Her current and recent exhibitions include Imagined Boundaries, an interactive multimedia installation at Gibbes Museum in Charleston, SC (2023-2024), and Only Sound Remains, an interactive multimedia installation at the Sharjah Biennial 15, Thinking Historically in the Present in Sharjah, UAE (2023).

Vesna Pavlović

Professor of Art

Vesna Pavlović has exhibited widely, including solo shows at the Phillips Collection in Washington DC, the Frist Center for the Visual Arts in Nashville, Museum of History of Yugoslavia in Belgrade, and the Crocker Art Museum in Sacramento. She has been featured with a solo presentation at the Untitled, 12th Istanbul Biennial, 2011, and in group exhibitions at the City Art Gallery, in Ljubljana, Slovenia (Inside Out – Not So White Cube), the New Art Gallery Walsall, Walsall, UK (Found), the Bucharest Biennale 5, in Bucharest, Romania (Tactics for Here and Now), Museum of Contemporary Photography in Chicago (Spectator Sports), Le Quartier Center for Contemporary Art in Quimper, France (From Closed World to the Infinite Universe), NGBK in Berlin, Germany (Spaceship Yugoslavia, The Suspension of Time), Museum of Contemporary Art in Belgrade (Conversations), Serbia, Tennis Palace Art Museum in Helsinki, Finland (Situated Self, Confused, Compassionate, Conflictual), Photographers’ Gallery in London (Mediterranean, Between Reality and Utopia), Kettle’s Yard in Cambridge, UK (Rear View Mirror), and FRAC Center for Contemporary Art in Dunkuerqe, France (De-Collecting).

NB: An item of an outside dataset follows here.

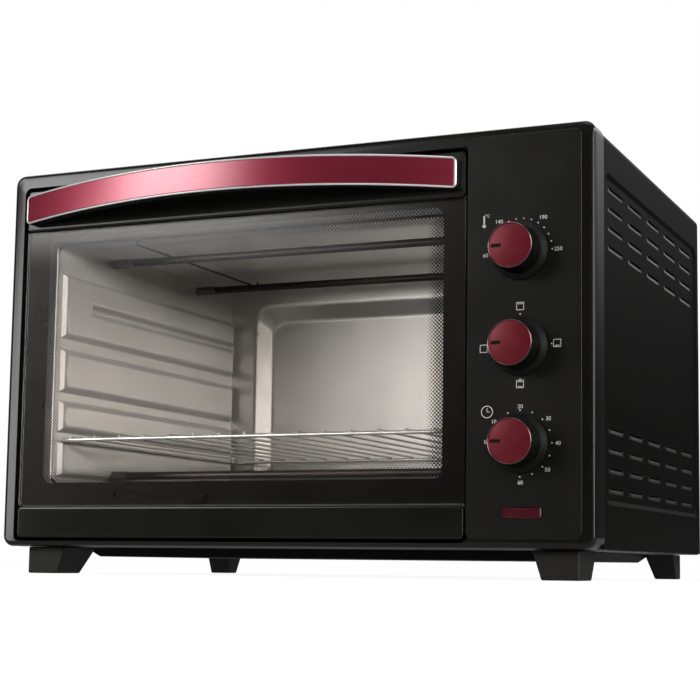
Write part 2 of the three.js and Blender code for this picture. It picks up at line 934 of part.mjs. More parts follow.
// The handle's bent band: stations along it carry upright sections that follow the bow and the rise
function handleBand(halfLength, halfHeight, corner, front, back) {
  const places = [];
  for (let i = 0; i <= handleStations; i++) {
    places.push((halfLength - corner) * ((2 * i) / handleStations - 1));
  }
  for (let i = 1; i <= handleCornerStations; i++) {
    const x = halfLength - corner + corner * Math.sin((i * Math.PI) / 2 / handleCornerStations);
    places.push(x);
    places.unshift(-x);
  }
  const loops = places.map((x) => {
    const away = 1 - (x / handleHalf) ** 2;
    const lead = handleFront + handleBow * (1 - away);
    const middle = handleEndZ + handleRise * away;
    const half = bandHalfHeight(x, halfLength, halfHeight, corner);
    return loopAtX(doorMiddle + x, lead + front, lead + back, middle - half, middle + half);
  });
  return loft(loops);
}

function makeHandleGrip() {
  const back = trimDepth + gripThickness;
  const postHalfHeight = handleHeight / 2 - handleCorner / 2;
  const postHalfLength = handlePostLength / 2 - handleCorner;
  const start = doorProud - handleEndReach + trimDepth + lap;
  const end = doorProud - gap;
  let grip = handleBand(handleHalf, handleHeight / 2, handleCorner, trimDepth, back);
  for (const x of handlePosts) {
    grip = grip.add(
      block(
        x - postHalfLength,
        x + postHalfLength,
        start,
        end,
        handleEndZ - postHalfHeight,
        handleEndZ + postHalfHeight,
      ),
    );
  }
  const behind = block(
    doorLeft,
    doorRight,
    end,
    end + handleBow,
    handleEndZ - handleHeight,
    handleEndZ + handleHeight,
  );
  return grip.subtract(behind).subtract(handleScrewHoles(end - screwInPost, end + overrun));
}

function makeHandleTrim() {
  const outer = handleBand(handleHalf, handleHeight / 2, handleCorner, 0, trimDepth - gap);
  const inner = handleBand(
    handleHalf - trimWidth,
    handleHeight / 2 - trimWidth,
    handleCorner - trimWidth,
    -overrun,
    trimDepth + overrun,
  );
  return outer.subtract(inner);
}

function makeHandleInsert() {
  const inset = trimWidth + gap;
  const front = trimDepth - gap - insertThickness;
  return handleBand(
    handleHalf - inset,
    handleHeight / 2 - inset,
    handleCorner - inset,
    front,
    front + insertThickness,
  );
}

// A screw from inside the door, through its frame and the upper rail, into a handle post
function makeHandleScrew(x) {
  const tip = doorProud - screwInPost;
  const seat = innerFrameBack + gap;
  return barY(x, handleEndZ, screwWidth, tip, seat + lap, 12).add(
    barY(x, handleEndZ, screwHead, seat, seat + screwHeadHeight, 12),
  );
}

function makeTopRail() {
  const back = doorProud + railThickness + overrun;
  return makeRail(glassTop + gap, doorTop).subtract(handleScrewHoles(-overrun, back));
}

// Pads from one plane to another, each plane with its own inset; the lowest pad's top is flat
function padLofts(rootX, faceX, rootInset, faceInset) {
  const front = cavityFront + padFrontMargin;
  const back = cavityBack - padBackMargin;
  const pads = padGrooveShares.map(([low, high], index) => {
    const z0 = cavityFloor + low * cavityHeight;
    const z1 = cavityFloor + high * cavityHeight;
    const topInset = index === 0 ? rootInset : faceInset;
    return loft([
      loopAtX(rootX, front + rootInset, back - rootInset, z0 + rootInset, z1 - rootInset),
      loopAtX(faceX, front + faceInset, back - faceInset, z0 + faceInset, z1 - topInset),
    ]);
  });
  const [lowerShares, upperShares] = padGrooveShares.slice(-2);
  const bridgeBack = front + padBridgeLength;
  const bridgeLow = cavityFloor + lowerShares[1] * cavityHeight - padSlope - rootInset;
  const bridgeHigh = cavityFloor + upperShares[0] * cavityHeight + padSlope + rootInset;
  const bridge = loft([
    loopAtX(rootX, front + rootInset, bridgeBack - rootInset, bridgeLow, bridgeHigh),
    loopAtX(faceX, front + faceInset, bridgeBack - faceInset, bridgeLow, bridgeHigh),
  ]);
  return wasm.Manifold.union([...pads, bridge]);
}

// Pressed pads of one side wall; the rack's rim rests on top of the lowest one
function sidePads(side) {
  const wall = side < 0 ? cavityLeft : cavityRight;
  return padLofts(wall + side * enamel / 2, wall - side * padReach, 0, padSlope);
}

// The hollow behind the pads, open to the outside of the wall
function padHollows(side) {
  const wall = side < 0 ? cavityLeft : cavityRight;
  const rootX = wall + side * (enamel + lap);
  const faceX = wall - side * (padReach - enamel);
  return padLofts(rootX, faceX, padWall, padSlope + enamel / 2);
}

function heaterHoles() {
  const holes = [];
  for (const z of [upperHeaterZ, lowerHeaterZ]) {
    for (const y of [frontHeaterY, rearHeaterY]) {
      const width = heaterWidth + 2 * gap;
      holes.push(barX(y, z, width, cavityLeft - overrun, cavityLeft + padReach + overrun));
      holes.push(barX(y, z, width, cavityRight - padReach - overrun, cavityRight + overrun));
    }
  }
  return wasm.Manifold.union(holes);
}

function makeCavityShell() {
  const outer = block(
    cavityLeft - enamel,
    cavityRight + enamel,
    cavityFront,
    cavityBack,
    cavityFloor - enamel,
    cavityCeiling + enamel,
  );
  const flange = block(
    cavityLeft - cavityFlange,
    cavityRight + cavityFlange,
    cavityFront,
    cavityFront + enamel,
    cavityFloor - cavityFlange,
    cavityCeiling + cavityFlange,
  );
  const inside = block(
    cavityLeft,
    cavityRight,
    cavityFront - overrun,
    cavityBack + overrun,
    cavityFloor,
    cavityCeiling,
  );
  return outer
    .add(flange)
    .subtract(inside)
    .add(sidePads(-1))
    .add(sidePads(1))
    .subtract(padHollows(-1))
    .subtract(padHollows(1))
    .subtract(heaterHoles());
}

function makeCavityBack() {
  const rim = block(
    cavityLeft - enamel,
    cavityRight + enamel,
    cavityBack + gap,
    cavityBack + gap + enamel,
    cavityFloor - enamel,
    cavityCeiling + enamel,
  );
  const field = (shrink) =>
    rounded(
      cavityLeft + embossSideMargin + shrink,
      cavityRight - embossSideMargin - shrink,
      cavityFloor + embossBottomMargin + shrink,
      cavityCeiling - embossTopMargin - shrink,
      embossCorner,
    );
  const front = cavityBack + gap;
  const back = front + embossDepth;
  const dish = (grow, start, end) =>
    loft([loopAtY(start, field(-grow), 5), loopAtY(end, field(embossSlope - grow), 5)]);
  const outer = dish(enamel, front, back + enamel);
  const inner = dish(0, front - lap, back);
  return rim.add(outer).subtract(inner);
}

function makeHeater(y, z) {
  const left = cavityLeft - enamel - gap;
  const right = cavityRight + enamel + gap;
  return barX(y, z, heaterWidth, left - heaterCollarLength, right + heaterCollarLength, 12)
    .add(barX(y, z, heaterCollar, left - heaterCollarLength, left, 12))
    .add(barX(y, z, heaterCollar, right, right + heaterCollarLength, 12));
}

// A strip under the ceiling that lies over both upper heaters
function makeHeaterHanger() {
  const x = cavityLeft + hangerInset;
  const low = upperHeaterZ + heaterWidth / 2 + gap;
  const start = cavityFront + hangerFrontMargin;
  const end = cavityBack - hangerBackMargin;
  const half = hangerWidth / 2;
  return block(x - half, x + half, start, end, low, low + hangerThickness)
    .add(block(x - half, x + half, start, start + hangerPost, low, cavityCeiling - gap))
    .add(block(x - half, x + half, end - hangerPost, end, low, cavityCeiling - gap));
}

function makeWireRack() {
  const half = rackRim / 2;
  const left = cavityLeft + rackSideGap + half;
  const right = cavityRight - rackSideGap - half;
  const front = cavityFront + rackFrontGap + half;
  const back = cavityBack - rackBackGap - half;
  const wireZ = rackZ + half + rackWire / 2 - lap;
  const wires = [
    barX(front, rackZ, rackRim, left - half, right + half, 8),
    barX(back, rackZ, rackRim, left - half, right + half, 8),
    barY(left, rackZ, rackRim, front, back, 8),
    barY(right, rackZ, rackRim, front, back, 8),
  ];
  const wireCount = Math.floor((right - left) / rackPitch);
  for (let i = 0; i < wireCount; i++) {
    const x = cavityMiddle + (i - (wireCount - 1) / 2) * rackPitch;
    wires.push(barY(x, wireZ, rackWire, front - half, back + half, 6));
  }
  return wasm.Manifold.union(wires);
}

function makeCrumbTray() {
  const floor = cavityFloor + gap;
  const left = cavityLeft + traySideGap;
  const right = cavityRight - traySideGap;
  const front = cavityFront + trayFrontGap;
  const back = cavityBack - trayFrontGap;
  const inside = block(
    left + traySheet,
    right - traySheet,
    front + traySheet,
    back - traySheet,
    floor + traySheet,
    floor + trayHeight + overrun,
  );
  return block(left, right, front, back, floor, floor + trayHeight).subtract(inside);
}

function makeHeatShield() {
  const x = cavityRight + enamel + shieldGap;
  return block(
    x,
    x + enamel,
    cavityFront + shieldEndGap,
    backPanelFront - gap,
    baseTop + gap,
    coverTop - sheet - shieldEndGap,
  );
}

function makeTerminalBlock() {
  return block(
    inletX - terminalWidth / 2,
    inletX + terminalWidth / 2,
    backPanelFront - terminalBackGap - terminalDepth,
    backPanelFront - terminalBackGap,
    baseTop + gap,
    baseTop + gap + terminalHeight,
  );
}

// A bushing held in the back panel by a flange on each side
function makeCordInlet() {
  const inner = backPanelFront - gap - inletFlangeHeight;
  const outer = backPanelBack + gap + inletFlangeHeight;
  return barY(inletX, inletZ, inletFlange, backPanelBack + gap, outer)
    .add(barY(inletX, inletZ, inletFlange, inner, backPanelFront - gap))
    .add(barY(inletX, inletZ, inletHole, inner, outer))
    .subtract(barY(inletX, inletZ, inletHole - inletWall, inner - overrun, outer + overrun));
}

addPiece("front_frame", makeFrontFrame(), glossBlack);
addPiece("front_plate", makeFrontPlate(), coverBlack);
addPiece("control_panel", makeControlPanel(), panelBlack);
addPiece("outer_cover", makeOuterCover(), coverBlack);
addPiece("back_panel", makeBackPanel(), coverBlack);
addPiece("base_plate", makeBasePlate(), zincSteel);
addPiece("base_pan", makeBasePan(), coverBlack);
for (const [sideName, side] of [["left", -1], ["right", 1]]) {
  const frontFoot = makeFoot(
    side,
    frontFootInset,
    1,
    frontFootTop,
    frontFootFloor,
    frontFootLength,
    frontFootFloorLength,
  );
  const rearFoot = makeFoot(
    side,
    bodyDepth - rearFootInset,
    -1,
    rearFootTop,
    rearFootFloor,
    rearFootLength,
    rearFootFloorLength,
  );
  addPiece("front_" + sideName + "_foot", frontFoot, footBlack);
  addPiece("rear_" + sideName + "_foot", rearFoot, footBlack);
  addPiece(sideName + "_hinge_bracket", makeHingeBracket(side), zincSteel);
  addPiece(sideName + "_hinge_lug", makeHingeLug(side), zincSteel);
  addPiece(sideName + "_hinge_pin", makeHingePin(side), zincSteel);
}
for (const [index, sideName] of ["left", "right"].entries()) {
  addPiece(sideName + "_handle_screw", makeHandleScrew(handlePosts[index]), zincSteel);
}
addPiece("cavity_shell", makeCavityShell(), greyEnamel);
addPiece("cavity_back", makeCavityBack(), greyEnamel);
for (const [levelName, z] of [["upper", upperHeaterZ], ["lower", lowerHeaterZ]]) {
  addPiece(levelName + "_front_heater", makeHeater(frontHeaterY, z), heaterSteel);
  addPiece(levelName + "_rear_heater", makeHeater(rearHeaterY, z), heaterSteel);
}
addPiece("heater_hanger", makeHeaterHanger(), zincSteel);
addPiece("wire_rack", makeWireRack(), wireSteel);
addPiece("crumb_tray", makeCrumbTray(), zincSteel);
addPiece("heat_shield", makeHeatShield(), zincSteel);
addPiece("door_top_rail", makeTopRail(), glossBlack);
addPiece("door_bottom_rail", makeBottomRail(), glossBlack);
addPiece("door_glass", makeDoorGlass(), glass);
addPiece("door_inner_frame", makeDoorInnerFrame(), zincSteel);
addPiece("handle_grip", makeHandleGrip(), footBlack);
addPiece("handle_trim", makeHandleTrim(), chrome);
addPiece("handle_insert", makeHandleInsert(), redAnodised);
addKnob("temperature", temperatureZ);
addKnob("function", functionZ);
addKnob("timer", timerZ);
addPiece("thermostat", makeThermostat(), switchPlastic);
addPiece("function_switch", makeFunctionSwitch(), switchPlastic);
addPiece("timer_case", makeTimer(), switchPlastic);
addPiece("timer_bell", makeTimerBell(), zincSteel);
addPiece("indicator_lens", makeIndicatorLens(), redLens);
addPiece("indicator_lamp", makeIndicatorLamp(), switchPlastic);
addPiece("terminal_block", makeTerminalBlock(), switchPlastic);
addPiece("cord_inlet", makeCordInlet(), footBlack);

// The origin is under the middle of the whole oven, from the front of the handle to the back of the cover
oven.position.y = -(handleFront + bodyDepth) / 2;

export default oven;
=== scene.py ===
import json
import math

import bpy
from mathutils import Matrix, Vector

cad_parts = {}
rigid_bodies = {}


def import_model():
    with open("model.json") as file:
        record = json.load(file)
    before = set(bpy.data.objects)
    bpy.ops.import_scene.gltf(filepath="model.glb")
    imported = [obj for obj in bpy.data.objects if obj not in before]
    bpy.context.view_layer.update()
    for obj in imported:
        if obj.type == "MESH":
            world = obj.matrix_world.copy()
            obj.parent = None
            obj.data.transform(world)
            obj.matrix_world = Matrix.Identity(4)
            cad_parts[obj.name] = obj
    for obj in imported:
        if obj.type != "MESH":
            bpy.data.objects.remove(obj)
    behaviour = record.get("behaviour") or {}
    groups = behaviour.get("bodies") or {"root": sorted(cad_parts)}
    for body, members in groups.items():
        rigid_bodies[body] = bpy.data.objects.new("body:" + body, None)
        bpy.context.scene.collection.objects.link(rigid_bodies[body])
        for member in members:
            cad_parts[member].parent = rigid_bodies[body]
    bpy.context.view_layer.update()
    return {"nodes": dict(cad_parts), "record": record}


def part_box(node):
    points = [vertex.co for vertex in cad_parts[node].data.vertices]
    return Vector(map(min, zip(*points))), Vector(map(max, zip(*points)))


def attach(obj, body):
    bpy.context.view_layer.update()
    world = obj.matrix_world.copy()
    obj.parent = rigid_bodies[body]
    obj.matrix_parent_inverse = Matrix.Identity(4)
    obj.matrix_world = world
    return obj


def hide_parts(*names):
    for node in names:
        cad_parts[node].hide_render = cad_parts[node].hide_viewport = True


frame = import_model()
nodes = frame["nodes"]
mm = 0.001
print("frame loaded,", len(nodes), "nodes")


# Camera: low in front of the right-hand corner, looking slightly up

cameraView = {
    "place": (0.57428, -1.29254, 0.01025),
    "right": (0.92265, 0.38546, 0.01140),
    "up": (0.03149, -0.10477, 0.99400),
    "forward": (-0.38434, 0.91676, 0.10881),
    "lens": 82.2,
    "shift": (-0.0643, 0.0571),
}


def makeCamera(view):
    data = bpy.data.cameras.new("camera")
    data.lens = view["lens"]
    data.sensor_width = 36
    data.shift_x, data.shift_y = view["shift"]
    camera = bpy.data.objects.new("camera", data)
    bpy.context.scene.collection.objects.link(camera)
    back = -Vector(view["forward"])
    turn = Matrix((view["right"], view["up"], back)).transposed()
    camera.matrix_world = Matrix.Translation(view["place"]) @ turn.to_4x4()
    bpy.context.scene.camera = camera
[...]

In the nineties, in Belgrade, she worked closely with the feminist pacifist group Women in Black. She is the recipient of the Robert Penn Warren Fellowship at Vanderbilt University in 2010, City of Copenhagen Artist-in-Residence grant in 2011, and Contemporary Foundation for the Arts Emergency Grants in 2011 and 2014. She has received 2012 Art Matters Foundation grant.

Her work is included in major private and public art collections, Phillips Collection and the Hirshhorn Museum and Sculpture Garden in Washington DC, and Museum of Contemporary Art, Belgrade, Serbia, among others.